How the broadcast focus shifts during halftime
A Coldplay-curated show will inevitably dominate the camera during the interval, pushing traditional elements—chalkboard analysis, extended tactical breakdowns, live warm-up shots—into the background. Tournament previews frame the show as a major global entertainment product in its own right, a cross between Global Citizen-style concert broadcasts and the branding value of a Super Bowl slot.
For viewers who care deeply about the match itself, this means the information you normally get at half-time—replays of key tactical patterns, on-screen average positions, or detailed studio breakdowns—may be compressed or shifted to pre-game and post-game coverage. You may need to do more of the mid-game re-reading yourself: mentally tracking pressing trends, chance quality and structural issues from the first half before the music starts so you know what to look for when the teams return.
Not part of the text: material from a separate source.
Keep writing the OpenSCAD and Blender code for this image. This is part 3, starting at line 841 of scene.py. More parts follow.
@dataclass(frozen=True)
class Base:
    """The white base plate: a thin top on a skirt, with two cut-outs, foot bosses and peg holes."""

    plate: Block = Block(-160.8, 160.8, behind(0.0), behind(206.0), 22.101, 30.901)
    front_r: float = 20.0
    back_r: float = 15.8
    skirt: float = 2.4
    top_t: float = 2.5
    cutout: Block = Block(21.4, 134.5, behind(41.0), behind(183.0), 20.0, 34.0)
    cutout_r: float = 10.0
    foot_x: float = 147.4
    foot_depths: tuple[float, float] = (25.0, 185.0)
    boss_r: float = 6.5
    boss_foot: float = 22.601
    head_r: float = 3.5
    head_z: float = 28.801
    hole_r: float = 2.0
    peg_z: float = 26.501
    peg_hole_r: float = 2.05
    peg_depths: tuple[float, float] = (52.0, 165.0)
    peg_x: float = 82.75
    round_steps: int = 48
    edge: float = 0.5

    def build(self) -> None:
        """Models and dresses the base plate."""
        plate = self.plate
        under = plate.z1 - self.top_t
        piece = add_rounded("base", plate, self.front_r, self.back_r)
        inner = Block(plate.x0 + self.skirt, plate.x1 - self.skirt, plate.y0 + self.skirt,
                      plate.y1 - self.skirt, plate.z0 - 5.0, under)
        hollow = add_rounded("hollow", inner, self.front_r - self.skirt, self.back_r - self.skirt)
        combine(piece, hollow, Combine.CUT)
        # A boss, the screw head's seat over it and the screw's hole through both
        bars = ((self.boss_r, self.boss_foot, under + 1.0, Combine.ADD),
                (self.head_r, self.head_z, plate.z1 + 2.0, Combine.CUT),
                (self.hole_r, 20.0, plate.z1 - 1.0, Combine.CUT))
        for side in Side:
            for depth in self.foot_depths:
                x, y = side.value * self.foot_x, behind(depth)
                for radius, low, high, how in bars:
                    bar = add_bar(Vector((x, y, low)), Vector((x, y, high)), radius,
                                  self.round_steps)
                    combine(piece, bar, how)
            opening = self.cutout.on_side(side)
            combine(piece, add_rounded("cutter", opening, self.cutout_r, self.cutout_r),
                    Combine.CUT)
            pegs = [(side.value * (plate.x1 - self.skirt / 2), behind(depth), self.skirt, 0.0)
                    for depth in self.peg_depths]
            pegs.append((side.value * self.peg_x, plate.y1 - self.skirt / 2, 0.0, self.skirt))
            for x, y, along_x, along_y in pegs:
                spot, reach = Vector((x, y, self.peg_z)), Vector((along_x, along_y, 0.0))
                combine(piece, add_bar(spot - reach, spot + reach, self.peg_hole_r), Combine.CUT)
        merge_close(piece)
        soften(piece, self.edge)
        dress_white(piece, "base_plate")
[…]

What to watch for on the pitch immediately after the show
Music performances, especially high-energy sets, can raise or lower arousal levels for players depending on their own associations and the stadium environment. Research on music and concentration in ดูบอลสดออนไลน์ goaldaddy.suggests that tempo, volume and emotional tone modulate activation and can either focus or distract athletes.
When the second half begins after such a show, focus on three things:
- The intensity of the first press from each team—does one side trigger a coordinated press immediately, or do both sit off as they “feel” their way back into the game?
- The quality of first-phase build-up, particularly touches from centre-backs and pivot midfielders under mild pressure; heavy touches or slow decisions often signal incomplete reactivation.
- The precision of early transitions, especially counters; if players are slightly off in timing or choice, the extended halftime may have disrupted their rhythm more than the scoreboard suggests.
Over several tournaments, these patterns can help you judge which coaches and environments handle long halftimes best.
How ดูบอลสด changes when the show is part of the event
For fans who ดูบอลสด or stream the final, the halftime show becomes part of the narrative rather than an interruption. Camera crews will cut from tactical wide shots and bench reactions to stage builds, artist entrances and crowd close-ups, making the entire experience feel like a dual event—football plus global concert.
If you care most about match understanding, it can help to treat halftime as a split screen in your own head: first, recap the key football themes (pressing structures, chance locations, xG-like patterns, individual mismatches) before letting yourself drift into the music. That way, when the game restarts, you are primed to connect any second-half tactical shifts or intensity changes back to what you saw in the first half, rather than starting cold after 20 minutes of spectacle.
Potential tactical adaptations to extended halftime
An elongated break forces coaches to rethink how they structure the interval itself. Reports and commentary around the planned 2026 show note that any extended halftime will affect how and when coaches deliver team talks and manage player rewarming.
Expect some or all of the following adaptations:
- Split team talks: Coaches may deliver an initial tactical message early, then send players out for a second warm-up closer to restart, rather than holding a single extended speech.
- More planned second-half scripts: With more time to talk and show clips pre-loaded by analysts, staff might outline more detailed “first 10 minutes” plans—pressing triggers, set-piece tweaks, or specific patterns to exploit tired full-backs or centre-backs.
- Enhanced physical protocols: Staff could introduce structured reactivation routines (short sprints, dynamic stretches) timed to avoid muscle cooling and reduce injury risk highlighted by critics of Super Bowl-style breaks.
When watching, look for whether one team appears to follow a clear, rehearsed script immediately after halftime—a sign their staff have embraced the new format—as opposed to drifting back into the match.
Where the new halftime concept might fail for pure football viewing
There is an ongoing debate about whether high-profile halftime shows overshadow the game itself. Fans critical of the trend in both American football and now global football worry that media attention and social discussion drift toward artists and away from tactics or player performance, especially when line-ups feature pop culture giants.
From a match-analysis perspective, the risk is not just distraction but compression: less time for on-air tactical breakdowns, fewer replays that spotlight subtle structural issues, and an overall framing of the event as “halftime plus goals” rather than as a continuous 90–120 minute narrative. If you value deep understanding, you may find yourself relying more on post-match analysis, specialist coverage, or your own note-taking than on what the main broadcast serves during the break.
Summary
A Coldplay-curated, Super Bowl-style halftime show at the 2026 World Cup final will turn the interval into a major entertainment event that alters the usual physical, tactical and broadcast rhythms of the game. For viewers who care about match understanding, the key is to treat the longer break as both a chance to mentally reanalyse the first half and a new variable that could influence second-half intensity, tactical scripts and even injury risk—making what happens right after the music stops one of the most revealing phases of the entire final.